The associations are provided in three different views as summarised below.
In this view, we list all diseases associated with target, ordered by the association score, which is colour coded. The darker the blue, the stronger the association. When there is no evidence to support the association, the cells in this table are coloured in white. Evidence from highly specific terms (child terms) of the disease ontology is aggregated to broader, parent terms. If you search for BRAF, you will see evidence for associations with both broader disease terms, such as neoplasm, as well as more specific child terms such as ovarian teratoma.
You can sort the associations by the scores for individual data types (e.g. Genetic associations, Somatic mutations). Use the search box to restrict the diseases displayed in the Table view. In our BRAF example above, if you type "lung", you will restrict the table to show diseases with the word 'lung' in their names only.
In this view, we group diseases into 'bubbles' based on the disease ontology. Large bubbles correspond to a therapeutic area and consist of smaller bubbles representing diseases within this area. A disease can belong to several therapeutic areas and therefore can appear within more than one large bubble.

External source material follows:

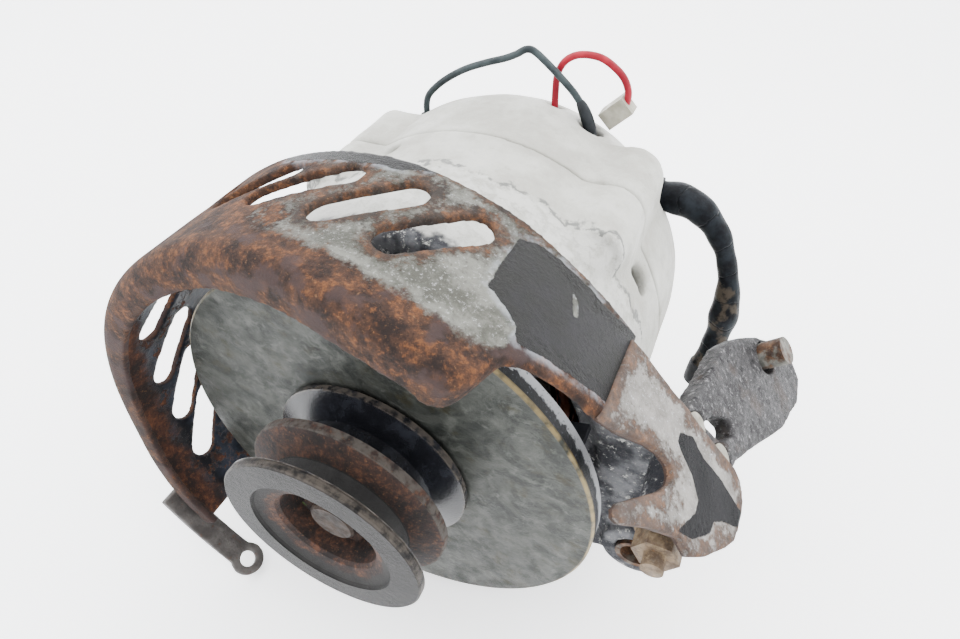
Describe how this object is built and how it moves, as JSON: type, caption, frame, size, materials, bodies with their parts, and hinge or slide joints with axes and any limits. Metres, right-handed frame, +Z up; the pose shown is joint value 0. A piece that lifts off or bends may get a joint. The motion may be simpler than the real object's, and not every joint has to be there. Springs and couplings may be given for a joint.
{
  "type": "car alternator",
  "caption": "Car alternator with a twin V-groove pulley, an external fan, a slotted strap belt guard, an arm plate, an adjusting lug and short leads.",
  "frame": {"origin": "on the shaft axis, in the plane of the pulley's front face", "axes": "+Y along the shaft from the pulley to the rear, +Z up, +X to the right seen from the pulley"},
  "size_m": [0.224, 0.206, 0.1794],
  "materials": {
    "bare_alloy": "weathered casting with dark and white patches",
    "lamination": "varnished steel stack",
    "copper": "varnished copper wire",
    "bearing_steel": "ground",
    "zinc_steel": "dull zinc plate",
    "rusty_steel": "rusted",
    "sink_alloy": "pressed sheet",
    "diode_case": "plated",
    "phenolic": "moulded brown resin",
    "black_plastic": "moulded",
    "grey_insulation": "dark grey wire insulation",
    "black_rubber": "black rubber",
    "red_insulation": "dark red wire insulation",
    "nylon": "aged off-white nylon",
    "tape": "wound black tape",
    "rusty_sheet": "rusted black-painted sheet",
    "grey_strap": "bare dark grey strap",
    "flaking_sheet": "pale bare steel with flaking black paint",
    "dark_iron": "pitted dark iron",
    "shaft_steel": "turned steel",
    "pole_iron": "forged iron",
    "ring_copper": "worn copper",
    "fan_steel": "bare steel with a worn golden edge and flaking black rim",
    "fan_paint": "black paint",
    "pulley_steel": "black paint worn to grey and rust",
    "carbon": "graphite"
  },
  "bodies": {
    "housing": {"drive_end_bracket": "bare_alloy", "slip_ring_end_bracket": "bare_alloy", "stator_core": "lamination", "stator_windings": "copper", "stator_leads": "copper", "front_bearing_outer_ring": "bearing_steel", "bearing_retainer": "zinc_steel", "retainer_screws": "zinc_steel", "rear_bearing_outer_ring": "bearing_steel", "through_bolts": "zinc_steel", "pivot_bush": "rusty_steel", "negative_heatsink": "sink_alloy", "positive_heatsink": "sink_alloy", "rectifier_diodes": "diode_case", "rectifier_spacers": "phenolic", "voltage_regulator": "black_plastic", "brush_holder": "phenolic", "brush_holder_screws": "zinc_steel", "output_stud": "zinc_steel", "output_stud_insulator": "black_plastic", "output_stud_nut": "zinc_steel", "black_lead": "grey_insulation", "black_lead_sleeve": "black_rubber", "red_lead": "red_insulation", "lead_grommets": "black_rubber", "lead_connector": "nylon", "harness_grommet": "black_rubber", "harness": "tape", "harness_boot": "black_rubber", "fan_guard": "rusty_sheet", "guard_tongue": "grey_strap", "arm_plate": "flaking_sheet", "arm_stud": "rusty_steel", "arm_washer": "rusty_steel", "arm_nut": "rusty_steel", "adjusting_lug": "dark_iron", "lug_screws": "rusty_steel", "lug_bolt": "rusty_steel"},
    "rotor": {"rotor_shaft": "shaft_steel", "front_pole_wheel": "pole_iron", "rear_pole_wheel": "pole_iron", "field_coil": "copper", "coil_bobbin": "black_plastic", "slip_rings": "ring_copper", "slip_ring_insulator": "phenolic", "fan_disc": "fan_steel", "fan_blades": "fan_paint", "spacer_collar": "shaft_steel", "pulley": "pulley_steel", "pulley_key": "shaft_steel", "pulley_washer": "rusty_steel", "pulley_nut": "rusty_steel", "front_bearing_inner_ring": "bearing_steel", "rear_bearing_inner_ring": "bearing_steel"},
    "front_bearing_cage": {"front_bearing_balls": "bearing_steel"},
    "rear_bearing_cage": {"rear_bearing_balls": "bearing_steel"},
    "front_brush": {"front_brush": "carbon", "front_brush_spring": "zinc_steel"},
    "rear_brush": {"rear_brush": "carbon", "rear_brush_spring": "zinc_steel"}
  },
  "joints": [
    {"name": "rotor_spin", "type": "hinge", "parent": "housing", "child": "rotor", "pos_m": [0, 0, 0], "axis": [0, 1, 0], "continuous": true},
    {"name": "front_cage_spin", "type": "hinge", "parent": "housing", "child": "front_bearing_cage", "pos_m": [0, 0.069, 0], "axis": [0, 1, 0], "continuous": true},
    {"name": "rear_cage_spin", "type": "hinge", "parent": "housing", "child": "rear_bearing_cage", "pos_m": [0, 0.1775, 0], "axis": [0, 1, 0], "continuous": true},
    {"name": "front_brush_slide", "type": "slide", "parent": "housing", "child": "front_brush", "axis": [0, 0, 1], "range_m": [0, 0.006], "stiffness_N_per_m": 300, "springref_m": -0.01, "deforming": ["front_brush_spring"]},
    {"name": "rear_brush_slide", "type": "slide", "parent": "housing", "child": "rear_brush", "axis": [0, 0, 1], "range_m": [0, 0.006], "stiffness_N_per_m": 300, "springref_m": -0.01, "deforming": ["rear_brush_spring"]}
  ],
  "couplings": [
    {"joint": "front_cage_spin", "follows": "rotor_spin", "ratio": 0.3656},
    {"joint": "rear_cage_spin", "follows": "rotor_spin", "ratio": 0.373}
  ]
}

The strength of the association between the target and a disease is represented by the size of the bubble and the shade of its blue colour; the larger the bubble and the darker the blue, the stronger the association.
In the Tree view, you can visualise the evidence across the therapeutic areas in a tree that represents the relationships of diseases. Therapeutic areas have a square symbol (e.g. Genetic disorders), while the diseases (e.g. ovarian carcinoma) are represented as circles. The squares and circles are colour coded in blue, and the darker the blue, the stronger the association.